Acromio-clavicular joint

The AC-joint is a tight joint between the clavicle and the shoulder roof (acromion), hence its full name of acromioclavicular joint.

In addition to tight ligaments, the joint consists of a disc of fibrous cartilage. Damage to the AC-joint frequently arises through accidents involving direct contusion of the shoulder, occurring for instance, among cyclists and hockey players. Depending on the number of torn ligaments, greater or lesser displacement of the joint occurs and can be divided into 5 grades. To reach a decision on whether to proceed with surgical or conservative treatment, it is necessary to carefully weigh up the type of injury and the needs of the patient. Injuries of grade I or II (according to Rockwood) can usually be managed conservatively, whereas grades IV and V should be operated on, and the management of the common grade III injury should be decided on a case-to-case basis. In addition to accidental damage, joint destruction (arthritis) is commonly seen at the AC-joint and can be the cause of persistent shoulder pain.

Surgical procedure
If an injury of the AC joint requires surgery, an appropriate procedure (screw, loop of strong threads, etc) restores the anatomical relationship between the acromion and clavicle until the ligaments heal.
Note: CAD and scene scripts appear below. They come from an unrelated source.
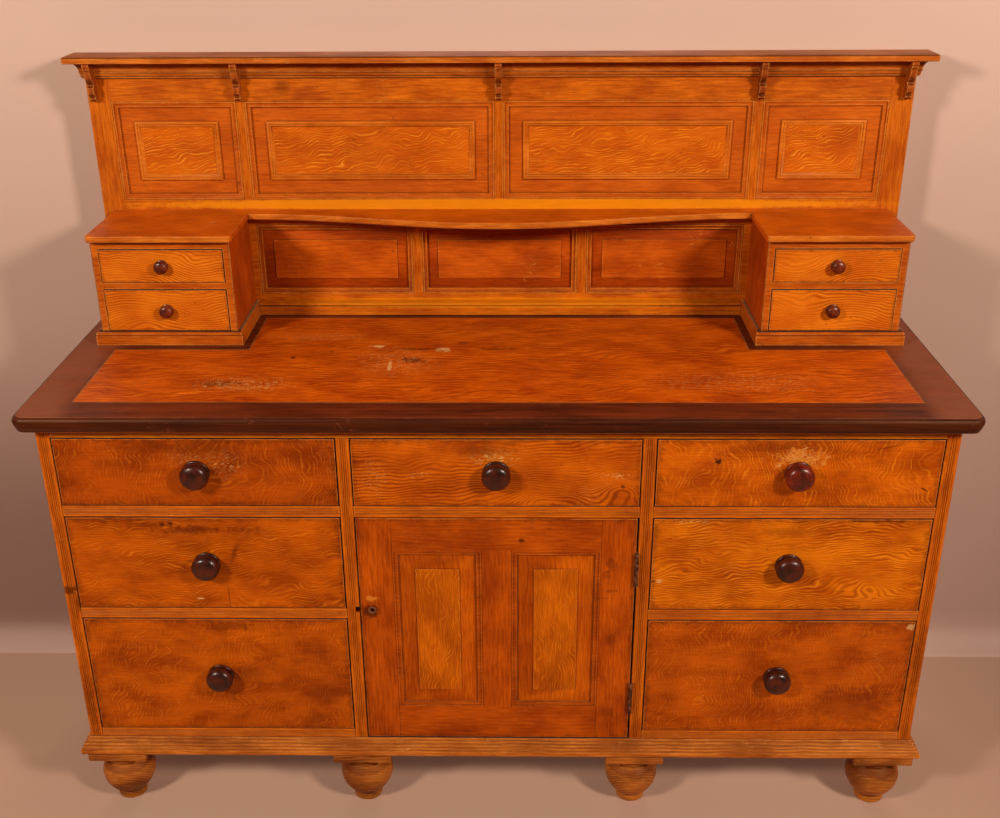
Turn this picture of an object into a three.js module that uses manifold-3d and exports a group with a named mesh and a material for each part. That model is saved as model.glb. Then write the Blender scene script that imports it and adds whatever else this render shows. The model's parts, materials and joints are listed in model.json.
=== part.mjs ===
import * as THREE from "three";
import { mergeVertices } from "three/addons/utils/BufferGeometryUtils.js";
import Module from "manifold-3d";

// A grained pine dresser: a chest of seven drawers round a two-panel cupboard door, a worktop,
// a low panelled back under a bracketed cornice, and two small boxes of drawers under a shelf.
// Millimetres, +Z up, +Y to the wall. The origin is on the floor, under the middle of the whole.

// Fits
const seam = 0.3; // glue line between two pieces that meet
const slideGap = 0.5; // under a drawer, over its runner
const frontGap = 2; // round a drawer front and along the free edges of the door
const lap = 2; // how far the joined parts of one piece reach into each other
const overrun = 5; // how far a cutting solid runs past the face that it cuts
const facets = 20; // sides of a turned piece

// Chest
const caseWidth = 1649;
const stileWidth = 25;
const centreWidth = 525;
const railHeight = 23;
const railDepth = 40;
const topRailHeight = 25;
const upperDrawerHeight = 138.7;
const middleDrawerHeight = 200.3;
const lowerDrawerHeight = 265.5;
const bottomThickness = 19.5;
const reedDepth = 1.4;
const edgeReed = 5;
const middleReeds = 4;
const stripDepth = 14;
const runnerWidth = 22;
const backBoardThickness = 12;
const backBoards = 9;
const backGroove = 3;

// Plinth and feet
const plinthHeight = 33.5;
const plinthReach = 19;
const plinthDepth = 110;
const footTurning = 124;
const footRadius = 53;
const footBlock = 117;
const footBlockHeight = 22;
const footBlockChamfer = 3;
const footBlockReach = 14; // in front of the chest
const footInset = 50; // from the side of the chest to the axis of an outer foot
const legDepth = 62;
const legToe = 44;

// Worktop
const worktopWidth = 1706;
const worktopDepth = 571;
const worktopThickness = 30;
const worktopNose = 7.5;
const worktopCorner = 23;
const frontOverhang = 37;

// Large drawers
const drawerFront = 22;
const drawerWall = 12;
const drawerFloor = 8;
const drawerFloorLift = 6;
const drawerLength = 500;
const drawerHeadroom = 14;

// Small boxes of drawers
const boxWidth = 274.5;
const boxDepth = 184.5;
const boxInset = 28.5; // from the side of the chest
const boxWall = 15;
const boxBackWall = 10;
const boxFloor = 27;
const boxMidRail = 13.5;
const boxTopRail = 16.5;
const boxLowerDrawer = 87.5;
const boxUpperDrawer = 68.5;
const boxDrawerFront = 16;
const boxDrawerWall = 8;
const boxDrawerFloor = 6;
const boxDrawerFloorLift = 4;
const boxDrawerLength = 158;
const boxDrawerHeadroom = 8;
const boxFrontGap = 1.5;
const boxBead = 4;
const skirtingHeight = 27;
const skirtingReach = 10;
const backSkirtingReach = 18;

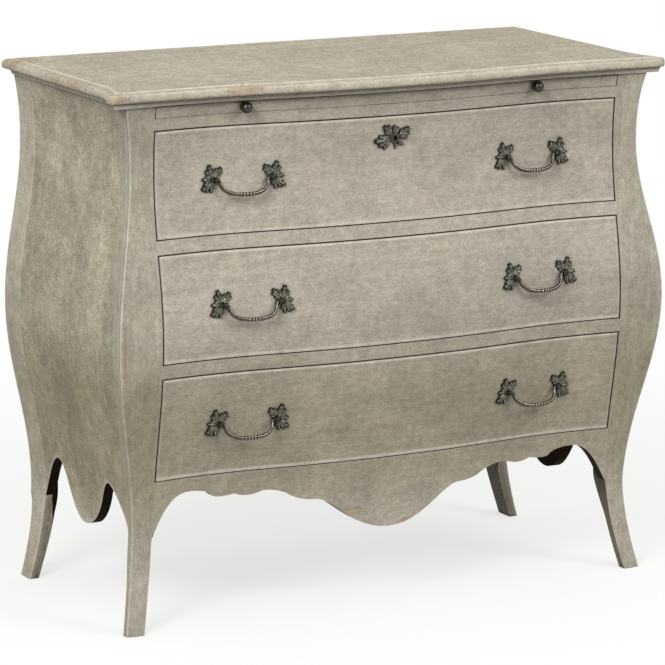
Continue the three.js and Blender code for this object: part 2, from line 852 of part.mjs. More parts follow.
function pivotFrame([left, right]) {
  const axis = right.clone().sub(left).normalize();
  const up = vector(0, 0, 1);
  const back = up.clone().cross(axis);
  const middle = left.clone().add(right).divideScalar(2);
  return new THREE.Matrix4().makeBasis(axis, back, up).setPosition(middle);
}

// Ear that carries one pin of the bail, seen along the pivot, with its foot in the casting
function ear(side, span) {
  const foot = pivotStandoff - leafThickness / 2;
  const shape = new THREE.Shape();
  shape.moveTo(foot, -earRadius);
  shape.lineTo(foot, earRadius);
  shape.absarc(0, 0, earRadius, Math.PI / 2, Math.PI * 3 / 2, false);
  const bore = new THREE.Path();
  bore.absarc(0, 0, pinRadius + pinPlay, 0, Math.PI * 2, true);
  shape.holes.push(bore);
  const options = { depth: earWidth, bevelEnabled: false, curveSegments: boreSteps };
  const geometry = new THREE.ExtrudeGeometry(shape, options);
  const [back, up, right] = [vector(0, 1, 0), vector(0, 0, 1), vector(1, 0, 0)];
  geometry.applyMatrix4(new THREE.Matrix4().makeBasis(back, up, right));
  return geometry.translate(side * span - earWidth / 2, 0, 0);
}

// The bail's line, from pin to pin, hanging down and bowed away from the front
function bailPath(span) {
  const pinEnd = span + pinLength / 2;
  const arm = span - pinLength / 2 - bailRadius;
  const half = [
    [pinEnd, 0], [span, 0], [arm + bailRadius, 0], [arm, bailRadius], [arm - bailRadius / 2, bailShoulder],
    ...bailBendShares.map(([out, down]) => [arm * out, bailDrop * down]),
  ];
  const bow = (drop) => -bailBow * (drop / bailDrop) ** bailBowPower;
  const left = half.map(([x, drop]) => vector(-x, bow(drop), -drop));
  const right = half.map(([x, drop]) => vector(x, bow(drop), -drop)).reverse();
  return [...left, vector(0, -bailBow, -bailDrop), ...right];
}

// Round bar through the points of a path, thicker at the grip than at the pins
function bail(span) {
  const path = bailPath(span);
  const last = path.length - 1;
  const rings = path.map((point, i) => {
    const tangent = path[Math.min(i + 1, last)].clone().sub(path[Math.max(i - 1, 0)]).normalize();
    const normal = tangent.clone().cross(vector(0, 1, 0)).normalize();
    const across = normal.clone().cross(tangent);
    const fromEnd = Math.min(i, last - i);
    const gripShare = clampShare((fromEnd - pinRings) / (last / 2 - pinRings));
    const radius = fromEnd < pinRings ? pinRadius : blend(bailRadius, bailGripRadius, gripShare);
    return steps(0, 360, barSides).slice(1).map((angle) => {
      const turn = THREE.MathUtils.degToRad(angle);
      return point.clone().addScaledVector(across, radius * Math.cos(turn))
        .addScaledVector(normal, radius * Math.sin(turn));
    });
  });
  return loft(rings, ['y', 'z']);
}

function addHandle(name, x, height) {
  const pair = pivots(x, height);
  const frame = pivotFrame(pair);
  const span = pair[0].distanceTo(pair[1]) / 2;
  add(`${name}_bail`, bail(span).applyMatrix4(frame), bronze);
  for (const [word, side] of [['left', -1], ['right', 1]]) {
    const plate = drape(leafCluster(side), x + side * pivotSpacing / 2, height);
    add(`${name}_leaf_${word}`, join(plate, ear(side, span).applyMatrix4(frame)), bronze);
  }
}

// Escutcheon, keyway and lock

function keyCentreHeight() {
  return drawerBottomHeight(0) + drawerOpening / 2 + keyHeight;
}

function keyholeShape() {
  const half = keyholeWidth / 2;
  const shape = new THREE.Shape();
  shape.moveTo(-half, -keyholeLength);
  shape.lineTo(half, -keyholeLength);
  shape.lineTo(half, -keyholeRadius);
  shape.absarc(0, 0, keyholeRadius, -Math.PI / 3, Math.PI * 4 / 3, false);
  shape.lineTo(-half, -keyholeRadius);
  return shape;
}

function keyhole(depth) {
  const options = { depth, bevelEnabled: false, curveSegments: boreSteps };
  return new THREE.ExtrudeGeometry(keyholeShape(), options);
}

function keyway() {
  const middle = keyCentreHeight();
  const depth = frontThickness + overrun;
  return keyhole(depth).rotateX(Math.PI / 2).translate(0, overrun - frontFace(0, middle) - lipDrop, middle);
}

function addEscutcheon() {
  const middle = keyCentreHeight();
  const plate = join(stem(escutcheonBoss), casting(escutcheonEdgeShares, escutcheonReach, 1));
  const hole = keyhole(overrun * 2).translate(0, 0, -overrun);
  add('escutcheon', drape(cut(plate, hole), 0, middle), bronze);
}

function addLock() {
  const floor = drawerBottomHeight(0);
  const bottom = floor + drawerGap;
  const top = floor + drawerOpening - drawerGap;
  const face = glueLine - drawerFrontBack(bottom, top);
  add('drawer_lock', box(-lockWidth / 2, lockWidth / 2, face, face + lockThickness,
    top - lockHeight, top - drawerGap), steel);
}

// Assembly

add('top_board', topBoard(), topPaint);
add('case_top', caseTopBoard(), paint);
addPair('front_post', frontPost(), paint);
addPair('rear_post', rearPost(), sidePaint);
addPair('side_panel', sidePanel(), sidePaint);
add('back_panel', backPanel(), bareWood);
add('front_apron', apron(), paint);
for (let i = 0; i < drawerCount; i += 1) {
  const floor = drawerBottomHeight(i);
  addDrawer(i);
  const lowest = i === drawerCount - 1;
  addRunners(`runner_${i + 1}`, floor, lowest ? apronBack(floor - runnerThickness) : railBack(floor));
  const ceiling = floor + drawerOpening;
  const height = i === 0 ? slideRailHeight : railHeight;
  add(i === 0 ? 'slide_rail' : `drawer_rail_${i}`, rail(ceiling, ceiling + height), paint);
  for (const [word, side] of [['left', -1], ['right', 1]]) {
    addHandle(`handle_${i + 1}_${word}`, side * openingHalf * handleShare, floor + drawerOpening / 2);
  }
}
addRunners('slide_runner', slideBottomHeight(), railBack(slideBottomHeight()));
addSlide();
addEscutcheon();
addLock();

// The origin is the middle of the footprint, on the floor
const bounds = new THREE.Box3().setFromObject(chest);
chest.position.set(0, -(bounds.min.y + bounds.max.y) / 2, -bounds.min.z);

export default chest;
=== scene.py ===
"""Looks of a bombe chest of three drawers with a brushing slide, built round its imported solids.

Shapes are worked out in millimetres: x to the right, y 0 at the back of the case and
negative towards the front, z up. Depth is counted forwards from the back of the case.
"""
import math

import bmesh
import bpy
import numpy as np
from mathutils import Matrix, Vector


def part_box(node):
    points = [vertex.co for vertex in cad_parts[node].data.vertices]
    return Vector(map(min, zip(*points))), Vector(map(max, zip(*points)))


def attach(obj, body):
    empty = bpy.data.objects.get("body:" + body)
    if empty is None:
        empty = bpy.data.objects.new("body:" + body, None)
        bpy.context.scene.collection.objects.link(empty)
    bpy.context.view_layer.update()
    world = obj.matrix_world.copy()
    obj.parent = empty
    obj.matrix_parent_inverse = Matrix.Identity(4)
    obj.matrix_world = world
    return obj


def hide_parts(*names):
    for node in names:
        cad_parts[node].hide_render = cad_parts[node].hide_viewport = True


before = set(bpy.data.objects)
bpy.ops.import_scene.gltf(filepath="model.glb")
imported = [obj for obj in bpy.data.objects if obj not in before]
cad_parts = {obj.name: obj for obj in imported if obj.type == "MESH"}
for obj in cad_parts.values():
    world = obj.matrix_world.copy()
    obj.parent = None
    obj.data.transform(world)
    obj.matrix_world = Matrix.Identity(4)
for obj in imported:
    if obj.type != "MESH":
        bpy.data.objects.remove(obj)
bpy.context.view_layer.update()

MM = 0.001
GLUE = 0.2
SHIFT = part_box("back_panel")[1].y + GLUE * MM

# The case
WIDTH = 953
DEPTH = 440
REAR_INSET = 4
ANKLE = 155
BELLY = 482
WAIST = 755
HEIGHT = 890
TOP_THICKNESS = 17
MOULDING_HEIGHT = 9
CASE_TOP = HEIGHT - TOP_THICKNESS - MOULDING_HEIGHT
CORNER_SWING = (15.5, 5.5, 35.5, 11.5)
FRONT_SWING = (21, 4, 38, 11)
REAR_SWING = (13, 16, 30, 11)
HOLLOW = WIDTH / 2 * 0.675
CROWN = 20
FLARE = 15
SIDE_FLARE = 75
POST_WIDTH = 43
POST_DEPTH = 45
ARRIS = 1.5
REAR_POST = 62
PANEL = 18
OPENING = WIDTH / 2 - POST_WIDTH

# Top board: how far it stands out, its ears at the front corners and its nose
TOP_OVERHANG = 20
TOP_FRONT_OVERHANG = 22
TOP_EAR = 19
TOP_SWEEP = 95
TOP_FLARE = FLARE - 13
TOP_CORNER = 16
TOP_REAR_CORNER = 5
NOSE_LOW = 5
NOSE_LOW_ROUND = 3
NOSE_HIGH = 10.5
NOSE_HIGH_ROUND = 14.5
NOSE_POWER = 2 / 3.2
MOULDING_FOOT = 13
MOULDING_HEAD = 8.5

# Legs
FOOT_WIDTH = 31
LEG_WIDTH = 34.5
FOOT_DEPTH = 21.5
LEG_DEPTH = 25
SIDE_STEP = 1.2
REAR_LEG = 135
REAR_FOOT_WIDTH = 17
REAR_LEG_WIDTH = 22
REAR_FOOT_KICK = 19.5
REAR_FOOT_FRONT = 57.5
REAR_LEG_FRONT = 58

# Front
APRON_TOP = 248
APRON_THICKNESS = 22
RAIL = 23
SLIDE_RAIL = 19.5
SLIDE_OPENING = 21.5
RAIL_DEPTH = 60
DRAWER_OPENING = (CASE_TOP - SLIDE_OPENING - SLIDE_RAIL - 2 * RAIL - APRON_TOP) / 3
DRAWER_GAP = 1.5
FRONT_THICKNESS = 16
LIP = 6.5
LIP_DROP = 2
BEAD_HEIGHT = 0.45
BEAD_RISE = 3.3
BEAD_WIDTH = 1.5
SLIDE_BOTTOM = CASE_TOP - SLIDE_OPENING + 0.3
SLIDE_THICKNESS = 19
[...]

As the cartilage disc is often irreversibly damaged and torn up, the joint may in due course become painful and arthritic even when the joint is correctly repositioned. In the case of older injuries, it must be decided if a clearing-out of the AC joint (which can be readily achieved by arthroscopy) is sufficient or if additional ligament reconstruction, using the semitendinosus tendon from the thigh is required.

With a surgical reconstruction of the AC-joint, you should, as always, proceed according to the surgeon’s directions. As a rule, the arm should be largely rested with a shoulder bandage for the first four weeks. In the subsequent four weeks, the shoulder should be mobilised as far as the horizontal without load-bearing. If a screw has been placed, this can be removed after 3 months, and complete mobilisation and strengthening of the shoulder is then possible.

However, when the AC joint has only been cleared out arthroscopically, the shoulder can be immediately mobilized – actively and passively – and strengthened, as soon as the initial pain has passed.

In the majority of cases you can rely on the operation to be successful. There is no functional impairment resulting from the removal of a piece of bone from the distal extremity of the clavicle. It is important to avoid painful contact between the two bony structures and to restore sufficient stability between clavicle and coracoid process of the scapula with an appropriate reconstructive procedure.